In late March, we warned that a strong yen would not be tolerated.
And today, Japan issued a fresh warning over the yen’s rise after the currency strengthened to a four-month high.
The finance ministry calls recent moves in the currency “one-sided”, while Japan’s top government spokesman says the gains are “undesirable.”
Japanese Chief Cabinet Secretary Yukio Edano says, “Our position is that rapid moves, that do not reflect the underlying situation, are undesirable. We intend to continue watching the market.”
But at this point, few in the market expect Tokyo to intervene as share prices are holding up, and the economy is recovering from the March 11 earthquake.

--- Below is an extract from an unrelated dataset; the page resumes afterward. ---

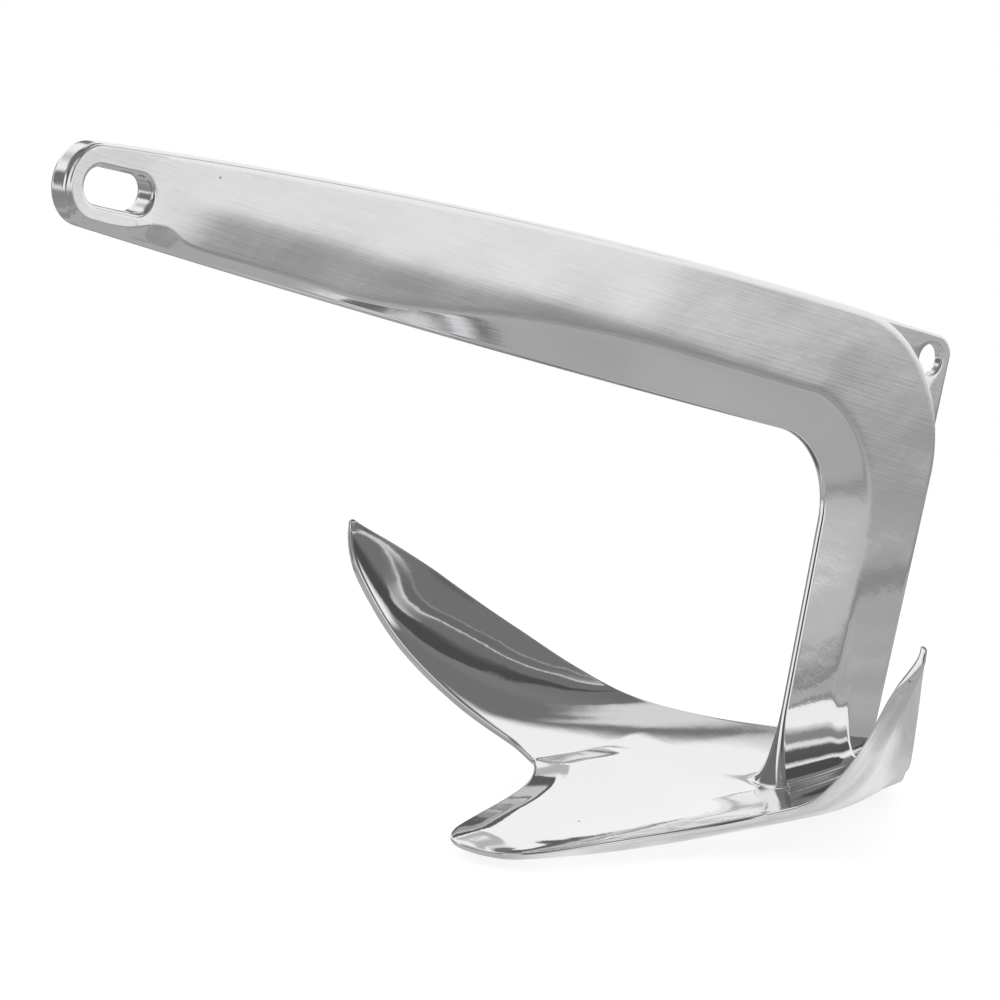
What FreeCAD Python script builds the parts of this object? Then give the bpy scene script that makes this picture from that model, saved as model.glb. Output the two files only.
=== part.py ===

The yen’s strength this time is also due to global factors like the eurozone crisis, and disappointing U.S. jobs figures last Friday.
It surged into the 78-yen range to the dollar at one point on Wednesday.
Japanese policymakers are sensitive to a higher yen, as it’s seen as harmful to the country’s export-led economy.
The yen last rose to these levels in March, days after Japan’s massive earthquake. The disaster led to the yen spiking to a record 76.25 to the dollar, prompting joint intervention by the Group of Seven nations.
Bottom line: The Japanese government is on watch for rapid currency movements, as the yen surges to a four-month high on eurozone worries.